Friday, October 12, 2012
D.A.D
http://www.change.org/petitions/the-state-of-georgia-create-a-domestic-abuse-database-for-violent-offenders
Last night my husband received a text from her sister: she was in the hospital.Her boyfriend of about 8 months beat her up pretty badly. I watched my husband's fingers flash across the mini keypad, his breathing labored.
My sister-in-law was sent for an emergency MRI because they thought blood might be flooding to her brain. This is not the first woman in my life to become a victim of abuse. My husband's anger and worry has morphed into something we can all take part in: finding a way to reduce the risk of this happening to other women. My husband is starting an organization called "DAD or Domestic Abuse Database. Similar to that of sex offender registries because the crime is eerily similar in how it repeats. The objective is to create pressure on our leaders to enact laws requiring those who commit acts of domestic violence to register themselves with the state government and to require those state officials to maintain these databases."
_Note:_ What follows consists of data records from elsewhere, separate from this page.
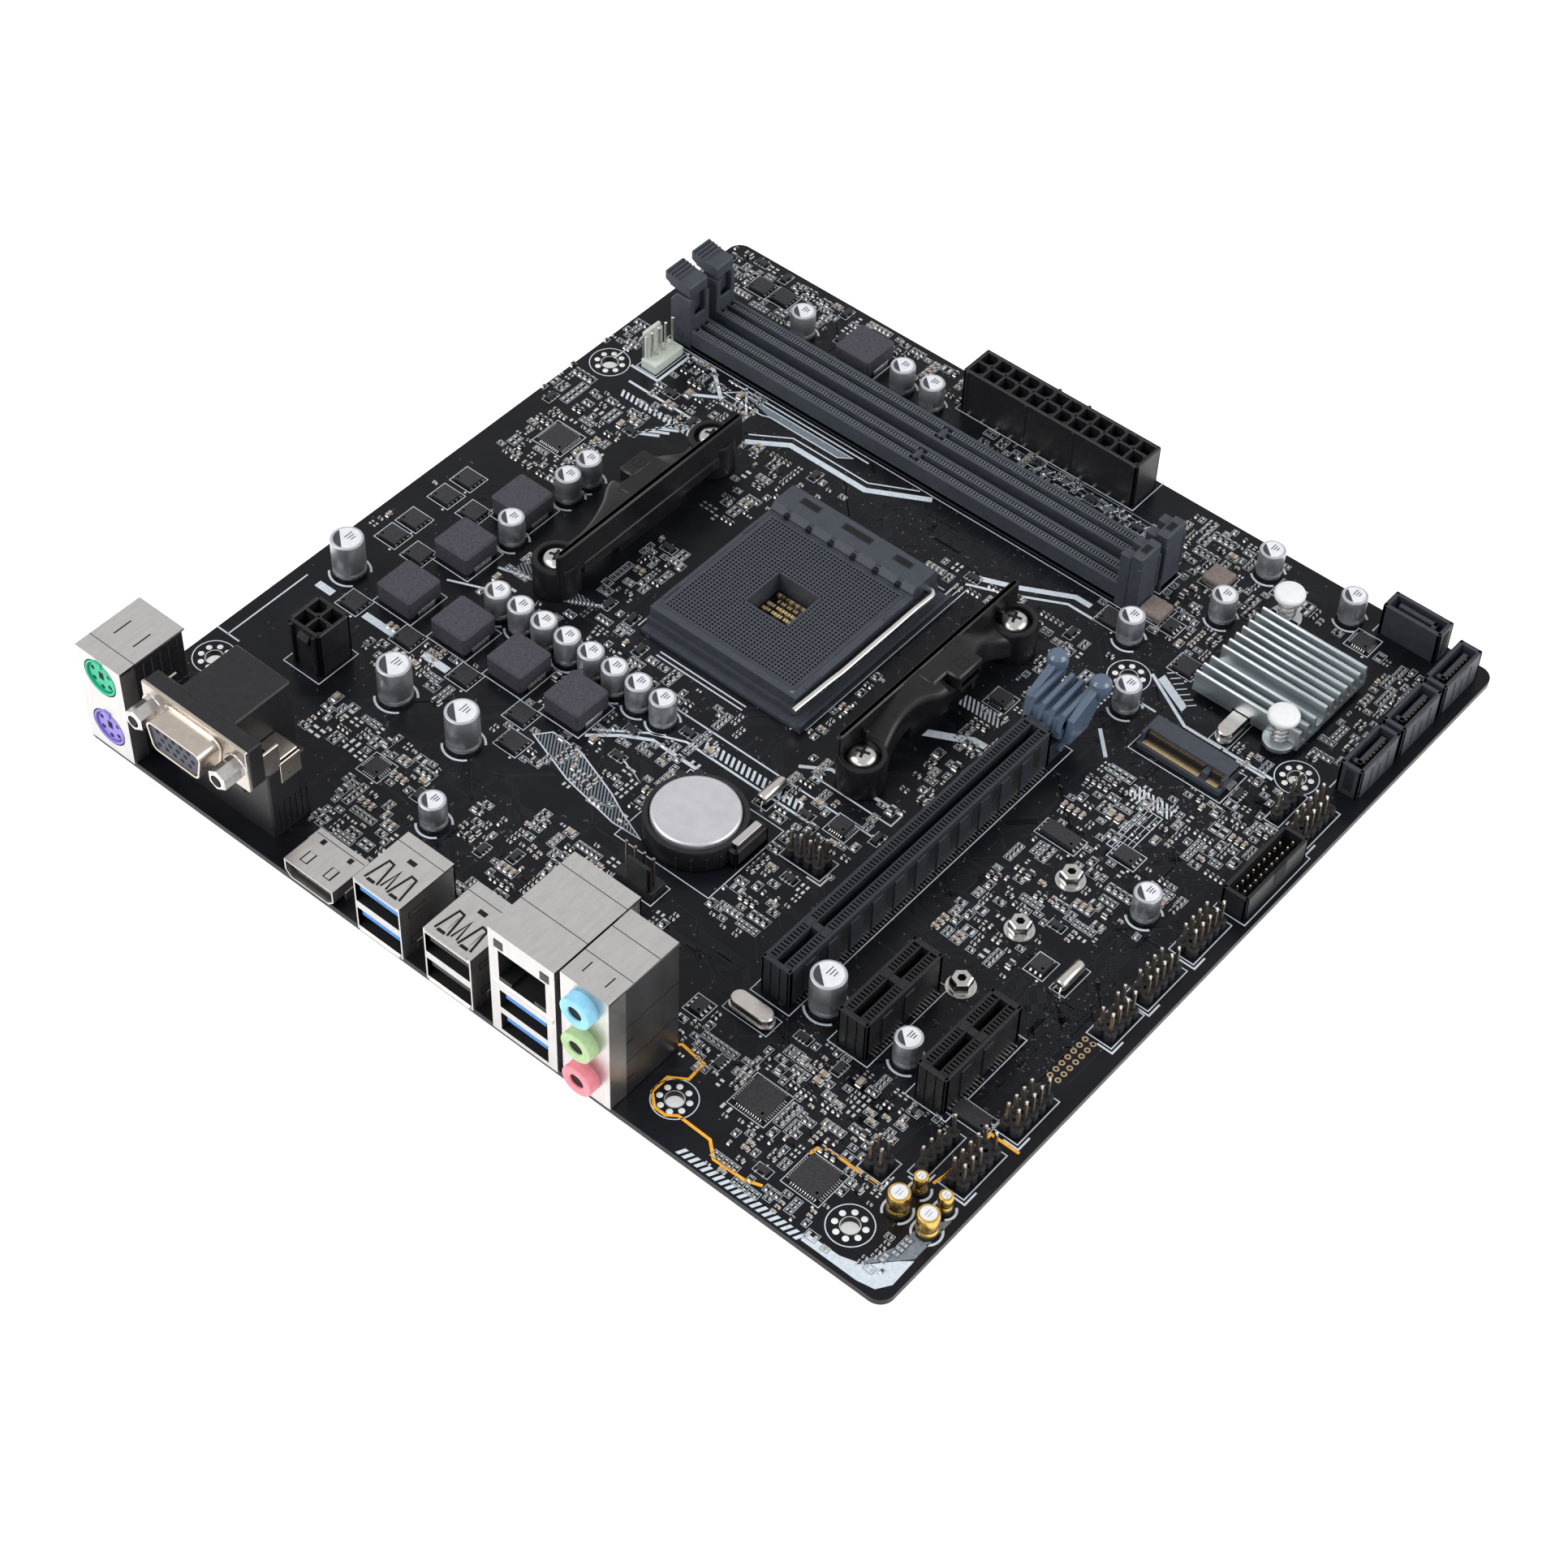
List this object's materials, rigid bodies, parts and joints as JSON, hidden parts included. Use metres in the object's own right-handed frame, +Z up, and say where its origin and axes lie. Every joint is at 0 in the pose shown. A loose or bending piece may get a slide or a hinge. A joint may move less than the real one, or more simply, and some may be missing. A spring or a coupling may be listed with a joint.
{
  "type": "computer motherboard",
  "caption": "Micro-ATX computer motherboard with a processor socket, memory and expansion slots, rear ports, hinged lever, latches and a lift-out button cell.",
  "frame": {"origin": "centre of the first screw hole on the board's underside: the hole nearest the mouse and keyboard port", "axes": "+X from the rear ports towards the board's front edge, +Y towards the edge with the memory latches, +Z up out of the component side"},
  "size_m": [0.227, 0.226, 0.0389],
  "materials": {
    "board": "semi-gloss black solder mask",
    "socket_plastic": "matt dark slate",
    "black_plastic": "matt black",
    "slate_plastic": "matt slate grey",
    "pale_plastic": "matt off-white",
    "clip_plastic": "satin translucent blue-grey",
    "steel": "bright",
    "nickel_sheet": "nickel plated sheet",
    "aluminium": "satin",
    "gold_contacts": "gold plated",
    "tinned_pins": "tin plated brass",
    "choke": "moulded ferrite, matt",
    "gold_can": "gold sleeve",
    "package": "moulded epoxy",
    "ceramic": "ceramic with tinned ends",
    "chipset_die": "package substrate and die",
    "mouse_green": "matt green",
    "keyboard_purple": "matt purple",
    "usb_blue": "matt blue",
    "vga_block": "matt dark blue-grey",
    "jack_plastic": "matt, one colour a jack"
  },
  "bodies": {
    "board": {"circuit_board": "board", "cpu_socket_base": "socket_plastic", "cooler_bracket_upper": "black_plastic", "cooler_bracket_lower": "black_plastic", "bracket_screws": "steel", "cooler_backplate": "steel", "memory_slot_1": "slate_plastic", "memory_slot_2": "slate_plastic", "slot_contacts": "gold_contacts", "pcie_x16_slot": "slate_plastic", "pcie_x1_slots": "slate_plastic", "m2_socket": "slate_plastic", "m2_standoffs": "steel", "sata_ports": "slate_plastic", "main_power_housing": "black_plastic", "cpu_power_housing": "black_plastic", "power_pins": "tinned_pins", "cpu_fan_header": "pale_plastic", "chassis_fan_header": "black_plastic", "header_blocks": "black_plastic", "header_pins": "tinned_pins", "usb3_header_shroud": "black_plastic", "chipset": "chipset_die", "chipset_heatsink": "aluminium", "heatsink_push_pins": "pale_plastic", "push_pin_springs": "steel", "battery_holder": "black_plastic", "battery_clip": "nickel_sheet", "chokes": "choke", "capacitor_cans": "aluminium", "capacitor_bases": "black_plastic", "audio_capacitors": "gold_can", "power_transistors": "package", "chips": "package", "crystals": "nickel_sheet", "chip_components": "ceramic", "ps2_shell": "nickel_sheet", "ps2_body": "black_plastic", "ps2_mouse_socket": "mouse_green", "ps2_keyboard_socket": "keyboard_purple", "vga_housing": "black_plastic", "vga_shell": "nickel_sheet", "vga_contact_block": "vga_block", "vga_jackscrews": "nickel_sheet", "hdmi_shell": "nickel_sheet", "hdmi_tongue": "black_plastic", "usb_shells": "nickel_sheet", "usb3_tongues": "usb_blue", "usb2_tongues": "black_plastic", "lan_usb_shell": "nickel_sheet", "lan_jack_insert": "black_plastic", "audio_housing": "black_plastic", "audio_shield": "nickel_sheet", "audio_jacks": "jack_plastic"},
    "socket_cover": {"cpu_socket_cover": "socket_plastic"},
    "socket_lever": {"cpu_socket_lever": "steel"},
    "memory_latch_a": {"memory_latch_1": "slate_plastic"},
    "memory_latch_b": {"memory_latch_2": "slate_plastic"},
    "slot_clip": {"pcie_x16_latch": "clip_plastic"},
    "button_cell": {"battery": "steel"}
  },
  "joints": [
    {"name": "socket_lever_hinge", "type": "hinge", "parent": "board", "child": "socket_lever", "pos_m": [0.11978, -0.0871, 0.006], "axis": [0, 1, 0], "range_deg": [0, 95]},
    {"name": "socket_cover_slide", "type": "slide", "parent": "board", "child": "socket_cover", "axis": [-1, 0, 0], "range_m": [0, 0.0008]},
    {"name": "memory_latch_1_hinge", "type": "hinge", "parent": "board", "child": "memory_latch_a", "pos_m": [0.15228, -0.0081, 0.0048], "axis": [-1, 0, 0], "range_deg": [0, 28]},
    {"name": "memory_latch_2_hinge", "type": "hinge", "parent": "board", "child": "memory_latch_b", "pos_m": [0.16193, -0.0081, 0.0048], "axis": [-1, 0, 0], "range_deg": [0, 28]},
    {"name": "slot_clip_hinge", "type": "hinge", "parent": "board", "child": "slot_clip", "pos_m": [0.10238, -0.1561, 0.0046], "axis": [0, 1, 0], "range_deg": [0, 22]},
    {"name": "battery_lift", "type": "slide", "parent": "board", "child": "button_cell", "axis": [0, 0, 1], "range_m": [0, 0.01]}
  ],
  "couplings": [
    {"joint": "socket_cover_slide", "follows": "socket_lever_hinge", "m_per_rad": 0.000482}
  ]
}
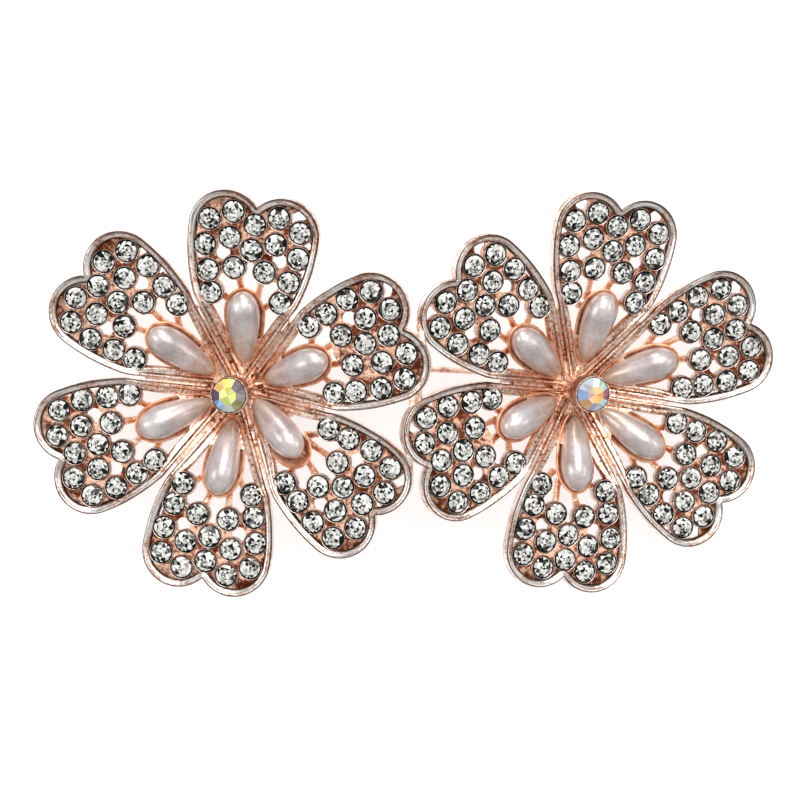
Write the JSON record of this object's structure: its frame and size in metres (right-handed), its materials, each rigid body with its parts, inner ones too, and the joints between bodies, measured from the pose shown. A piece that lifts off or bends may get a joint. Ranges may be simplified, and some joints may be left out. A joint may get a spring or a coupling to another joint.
{
  "type": "cluster brooch",
  "caption": "Double-flower cluster brooch in rose-gold-plated metal with clear round stones, drop pearls, raised centre stones and a plain pin at the back.",
  "frame": {"origin": "middle of the bounding box at the surface that the brooch lies on, under the pin's feet", "axes": "+X from the left flower to the right one, +Y up the brooch as it is worn, +Z away from the cloth"},
  "size_m": [0.0862, 0.0466, 0.0162],
  "materials": {
    "rose_gold": "rose-gold plating on cast zinc alloy",
    "clear_stone": "faceted, foiled at the back",
    "pearl": "imitation pearl",
    "aurora_stone": "faceted, with an iridescent coating"
  },
  "bodies": {
    "root": {"frame": "rose_gold", "stones_left": "clear_stone", "stones_right": "clear_stone", "pearl_left_1": "pearl", "pearl_left_2": "pearl", "pearl_left_3": "pearl", "pearl_left_4": "pearl", "pearl_left_5": "pearl", "pearl_left_6": "pearl", "pearl_right_1": "pearl", "pearl_right_2": "pearl", "pearl_right_3": "pearl", "pearl_right_4": "pearl", "pearl_right_5": "pearl", "pearl_right_6": "pearl", "centre_left": "aurora_stone", "centre_right": "aurora_stone", "pin_back": "rose_gold"}
  },
  "joints": []
}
This woman's story is a prime example of why a database like this is needed. Connie Nelson knows her life will change again once her husband is released--it has been 12 years since anyone has seen him. If he comes after her again, the chances are small that someone would be able to recognize him and to help prevent access to her.
Please, help begin the change that society desperately needs to reduce the risk of abuse.